REQUIREMENTS: Your task is to return, exactly, the run of lines starting at the line holding "shift * shape" and ending at the line holding "import math", both ends included and no other lines.

MATERIAL PROVIDED:

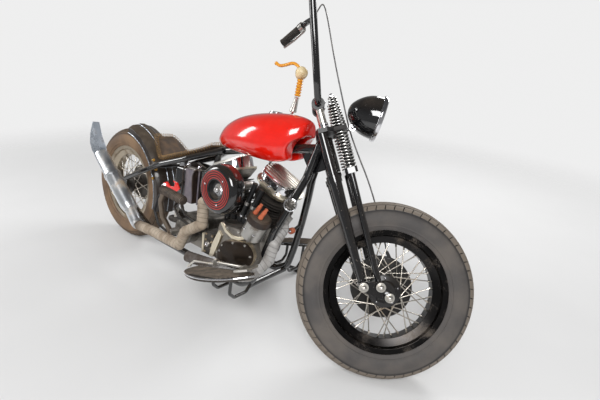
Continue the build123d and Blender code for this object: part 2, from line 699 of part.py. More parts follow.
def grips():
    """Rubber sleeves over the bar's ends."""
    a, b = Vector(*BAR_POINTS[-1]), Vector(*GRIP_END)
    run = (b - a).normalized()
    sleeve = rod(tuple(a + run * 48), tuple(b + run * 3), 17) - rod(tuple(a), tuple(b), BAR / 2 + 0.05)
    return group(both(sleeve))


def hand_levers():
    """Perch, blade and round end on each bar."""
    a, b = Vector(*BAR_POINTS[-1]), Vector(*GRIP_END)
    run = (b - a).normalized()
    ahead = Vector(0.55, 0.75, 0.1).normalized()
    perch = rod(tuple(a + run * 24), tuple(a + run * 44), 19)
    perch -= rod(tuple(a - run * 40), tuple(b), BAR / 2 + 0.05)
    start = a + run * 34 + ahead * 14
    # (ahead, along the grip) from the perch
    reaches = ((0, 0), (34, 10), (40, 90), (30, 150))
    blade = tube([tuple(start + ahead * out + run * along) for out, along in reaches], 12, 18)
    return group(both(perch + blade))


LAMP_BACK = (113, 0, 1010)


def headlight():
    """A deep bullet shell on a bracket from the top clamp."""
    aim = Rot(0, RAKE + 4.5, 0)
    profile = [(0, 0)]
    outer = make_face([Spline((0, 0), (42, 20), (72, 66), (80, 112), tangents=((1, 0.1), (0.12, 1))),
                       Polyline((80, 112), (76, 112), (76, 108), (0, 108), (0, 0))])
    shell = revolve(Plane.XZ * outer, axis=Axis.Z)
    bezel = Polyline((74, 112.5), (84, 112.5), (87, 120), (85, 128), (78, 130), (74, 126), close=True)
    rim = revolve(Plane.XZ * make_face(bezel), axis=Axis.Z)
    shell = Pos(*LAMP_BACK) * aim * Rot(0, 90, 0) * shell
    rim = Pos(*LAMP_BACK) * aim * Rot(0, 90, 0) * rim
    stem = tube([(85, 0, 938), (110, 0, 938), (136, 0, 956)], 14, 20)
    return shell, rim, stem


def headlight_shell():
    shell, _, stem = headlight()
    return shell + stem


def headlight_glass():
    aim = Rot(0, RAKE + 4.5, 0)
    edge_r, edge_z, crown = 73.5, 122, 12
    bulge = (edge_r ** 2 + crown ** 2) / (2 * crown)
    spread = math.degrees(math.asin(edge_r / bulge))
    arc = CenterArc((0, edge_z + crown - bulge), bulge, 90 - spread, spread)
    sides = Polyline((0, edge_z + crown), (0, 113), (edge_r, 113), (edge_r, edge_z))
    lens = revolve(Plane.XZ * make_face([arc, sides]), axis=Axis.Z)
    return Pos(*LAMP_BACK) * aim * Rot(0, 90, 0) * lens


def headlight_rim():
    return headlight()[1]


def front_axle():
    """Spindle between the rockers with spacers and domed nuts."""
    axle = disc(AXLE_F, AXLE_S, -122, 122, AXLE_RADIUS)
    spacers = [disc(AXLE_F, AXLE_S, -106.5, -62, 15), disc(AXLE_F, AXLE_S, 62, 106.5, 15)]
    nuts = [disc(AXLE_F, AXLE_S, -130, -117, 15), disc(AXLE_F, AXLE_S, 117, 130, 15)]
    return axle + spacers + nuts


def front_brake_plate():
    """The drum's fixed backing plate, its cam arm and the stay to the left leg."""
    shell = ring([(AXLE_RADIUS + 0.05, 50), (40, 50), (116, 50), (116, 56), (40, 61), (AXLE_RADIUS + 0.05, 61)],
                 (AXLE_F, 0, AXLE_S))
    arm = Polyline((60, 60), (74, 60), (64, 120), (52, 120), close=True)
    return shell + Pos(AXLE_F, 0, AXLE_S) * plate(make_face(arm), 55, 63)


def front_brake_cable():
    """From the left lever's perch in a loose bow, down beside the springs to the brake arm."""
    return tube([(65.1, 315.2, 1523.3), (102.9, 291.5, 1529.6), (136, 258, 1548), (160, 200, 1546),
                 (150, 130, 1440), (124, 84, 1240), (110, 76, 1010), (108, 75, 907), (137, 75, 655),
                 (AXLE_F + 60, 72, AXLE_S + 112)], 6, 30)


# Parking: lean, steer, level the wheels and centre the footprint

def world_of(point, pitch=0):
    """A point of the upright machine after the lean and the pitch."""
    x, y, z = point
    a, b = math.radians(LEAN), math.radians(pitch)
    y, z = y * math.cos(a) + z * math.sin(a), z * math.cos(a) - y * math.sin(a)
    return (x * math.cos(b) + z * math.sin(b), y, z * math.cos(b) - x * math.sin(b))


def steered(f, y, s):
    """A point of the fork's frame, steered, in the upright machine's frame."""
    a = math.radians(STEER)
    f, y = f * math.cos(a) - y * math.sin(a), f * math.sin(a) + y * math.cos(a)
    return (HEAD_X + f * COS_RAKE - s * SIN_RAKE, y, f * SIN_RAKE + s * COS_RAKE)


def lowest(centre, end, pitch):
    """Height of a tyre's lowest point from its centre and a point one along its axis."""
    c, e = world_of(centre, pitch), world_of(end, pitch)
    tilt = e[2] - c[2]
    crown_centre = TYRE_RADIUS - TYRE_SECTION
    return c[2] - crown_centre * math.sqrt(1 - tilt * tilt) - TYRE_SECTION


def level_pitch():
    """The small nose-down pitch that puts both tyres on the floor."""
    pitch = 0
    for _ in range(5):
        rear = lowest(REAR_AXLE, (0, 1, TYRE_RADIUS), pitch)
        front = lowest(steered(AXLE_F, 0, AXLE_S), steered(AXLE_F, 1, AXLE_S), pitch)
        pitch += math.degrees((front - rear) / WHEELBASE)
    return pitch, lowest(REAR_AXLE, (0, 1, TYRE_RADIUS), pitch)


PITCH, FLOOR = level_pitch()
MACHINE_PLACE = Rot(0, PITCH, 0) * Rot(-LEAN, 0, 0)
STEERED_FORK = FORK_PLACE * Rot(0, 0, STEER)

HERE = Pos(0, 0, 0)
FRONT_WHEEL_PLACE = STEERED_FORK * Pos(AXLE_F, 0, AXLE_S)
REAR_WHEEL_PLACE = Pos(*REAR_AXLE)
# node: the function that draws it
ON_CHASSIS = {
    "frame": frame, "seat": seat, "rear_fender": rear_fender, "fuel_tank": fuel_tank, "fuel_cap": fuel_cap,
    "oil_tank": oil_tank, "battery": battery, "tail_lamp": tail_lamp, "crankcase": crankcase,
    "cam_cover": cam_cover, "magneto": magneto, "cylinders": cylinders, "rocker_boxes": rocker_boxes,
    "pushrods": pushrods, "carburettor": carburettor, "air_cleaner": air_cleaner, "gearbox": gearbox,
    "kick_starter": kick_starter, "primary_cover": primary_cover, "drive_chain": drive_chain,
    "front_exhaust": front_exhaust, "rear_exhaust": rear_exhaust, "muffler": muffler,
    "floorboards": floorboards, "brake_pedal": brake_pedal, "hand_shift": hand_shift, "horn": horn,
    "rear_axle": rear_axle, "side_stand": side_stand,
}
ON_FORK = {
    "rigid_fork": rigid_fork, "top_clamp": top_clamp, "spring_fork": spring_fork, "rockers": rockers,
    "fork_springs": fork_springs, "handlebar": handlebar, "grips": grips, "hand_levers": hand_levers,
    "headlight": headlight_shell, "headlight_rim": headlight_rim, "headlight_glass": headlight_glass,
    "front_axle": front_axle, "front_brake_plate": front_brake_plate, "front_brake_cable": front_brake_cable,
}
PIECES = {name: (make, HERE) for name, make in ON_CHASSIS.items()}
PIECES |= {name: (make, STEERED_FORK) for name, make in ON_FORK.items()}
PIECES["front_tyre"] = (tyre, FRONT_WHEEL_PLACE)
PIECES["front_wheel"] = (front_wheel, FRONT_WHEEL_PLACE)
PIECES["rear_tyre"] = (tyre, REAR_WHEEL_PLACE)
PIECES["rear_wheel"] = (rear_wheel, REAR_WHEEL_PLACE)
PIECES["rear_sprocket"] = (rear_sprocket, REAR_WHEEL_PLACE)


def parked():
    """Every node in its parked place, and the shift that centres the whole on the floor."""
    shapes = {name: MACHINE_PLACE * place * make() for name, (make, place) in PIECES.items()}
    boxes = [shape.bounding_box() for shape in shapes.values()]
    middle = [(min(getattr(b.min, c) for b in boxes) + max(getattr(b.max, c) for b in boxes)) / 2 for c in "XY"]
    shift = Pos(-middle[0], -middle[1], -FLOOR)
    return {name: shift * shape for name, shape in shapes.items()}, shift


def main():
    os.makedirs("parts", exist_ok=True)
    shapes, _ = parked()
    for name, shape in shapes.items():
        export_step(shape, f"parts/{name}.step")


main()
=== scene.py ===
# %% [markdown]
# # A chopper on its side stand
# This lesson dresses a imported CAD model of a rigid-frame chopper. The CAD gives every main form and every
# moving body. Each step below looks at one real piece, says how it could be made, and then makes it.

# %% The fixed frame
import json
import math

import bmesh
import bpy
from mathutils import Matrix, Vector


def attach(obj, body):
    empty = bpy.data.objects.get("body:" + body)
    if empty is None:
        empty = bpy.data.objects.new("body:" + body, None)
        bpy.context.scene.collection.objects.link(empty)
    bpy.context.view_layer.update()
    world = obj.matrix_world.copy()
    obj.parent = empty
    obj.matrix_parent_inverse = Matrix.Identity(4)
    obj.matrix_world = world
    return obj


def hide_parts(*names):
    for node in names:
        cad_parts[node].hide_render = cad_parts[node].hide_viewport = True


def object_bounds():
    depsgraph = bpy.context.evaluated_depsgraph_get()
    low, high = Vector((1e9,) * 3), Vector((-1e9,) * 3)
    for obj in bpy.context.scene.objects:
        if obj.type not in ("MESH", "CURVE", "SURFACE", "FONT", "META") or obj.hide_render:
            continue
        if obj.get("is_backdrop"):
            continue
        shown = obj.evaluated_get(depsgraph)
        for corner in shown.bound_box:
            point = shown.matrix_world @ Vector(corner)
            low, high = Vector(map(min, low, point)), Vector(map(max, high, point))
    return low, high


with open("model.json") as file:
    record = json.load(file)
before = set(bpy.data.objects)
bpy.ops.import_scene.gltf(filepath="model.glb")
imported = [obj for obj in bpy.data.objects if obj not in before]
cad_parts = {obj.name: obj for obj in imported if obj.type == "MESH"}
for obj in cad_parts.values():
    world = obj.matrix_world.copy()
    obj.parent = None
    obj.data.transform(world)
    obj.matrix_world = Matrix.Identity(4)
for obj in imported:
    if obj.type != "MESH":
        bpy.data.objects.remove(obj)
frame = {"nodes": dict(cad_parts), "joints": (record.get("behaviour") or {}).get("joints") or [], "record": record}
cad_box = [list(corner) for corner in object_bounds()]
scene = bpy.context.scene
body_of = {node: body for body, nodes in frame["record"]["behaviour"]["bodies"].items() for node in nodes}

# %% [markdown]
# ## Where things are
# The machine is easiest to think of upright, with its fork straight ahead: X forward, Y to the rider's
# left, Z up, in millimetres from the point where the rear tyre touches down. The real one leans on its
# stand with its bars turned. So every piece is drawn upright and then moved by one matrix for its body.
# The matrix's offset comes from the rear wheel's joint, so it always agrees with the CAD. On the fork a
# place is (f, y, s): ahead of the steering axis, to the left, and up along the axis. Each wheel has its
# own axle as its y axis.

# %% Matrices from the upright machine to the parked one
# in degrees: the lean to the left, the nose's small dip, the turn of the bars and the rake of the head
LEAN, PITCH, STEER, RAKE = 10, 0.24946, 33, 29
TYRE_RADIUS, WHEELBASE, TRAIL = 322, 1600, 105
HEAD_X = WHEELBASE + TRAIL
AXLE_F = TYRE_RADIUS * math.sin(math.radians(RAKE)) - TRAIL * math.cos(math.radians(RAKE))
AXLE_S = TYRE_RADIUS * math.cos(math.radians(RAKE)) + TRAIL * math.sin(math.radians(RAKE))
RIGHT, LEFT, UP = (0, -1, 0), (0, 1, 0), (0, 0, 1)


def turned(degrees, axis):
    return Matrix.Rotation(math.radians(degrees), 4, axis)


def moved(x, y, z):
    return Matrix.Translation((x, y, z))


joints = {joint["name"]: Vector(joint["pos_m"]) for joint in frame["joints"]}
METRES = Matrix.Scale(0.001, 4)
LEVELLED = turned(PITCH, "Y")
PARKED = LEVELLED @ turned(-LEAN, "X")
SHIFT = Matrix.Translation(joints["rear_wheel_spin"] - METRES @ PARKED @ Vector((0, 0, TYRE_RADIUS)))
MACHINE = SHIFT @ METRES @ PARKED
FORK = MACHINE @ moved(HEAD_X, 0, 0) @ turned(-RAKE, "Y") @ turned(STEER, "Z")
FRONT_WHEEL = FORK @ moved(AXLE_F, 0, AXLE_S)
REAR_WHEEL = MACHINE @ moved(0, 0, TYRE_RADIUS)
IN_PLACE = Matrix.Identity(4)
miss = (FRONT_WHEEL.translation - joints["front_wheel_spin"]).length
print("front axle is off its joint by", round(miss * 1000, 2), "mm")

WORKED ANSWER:
    return {name: shift * shape for name, shape in shapes.items()}, shift


def main():
    os.makedirs("parts", exist_ok=True)
    shapes, _ = parked()
    for name, shape in shapes.items():
        export_step(shape, f"parts/{name}.step")


main()
=== scene.py ===
# %% [markdown]
# # A chopper on its side stand
# This lesson dresses a imported CAD model of a rigid-frame chopper. The CAD gives every main form and every
# moving body. Each step below looks at one real piece, says how it could be made, and then makes it.

# %% The fixed frame
import json
import math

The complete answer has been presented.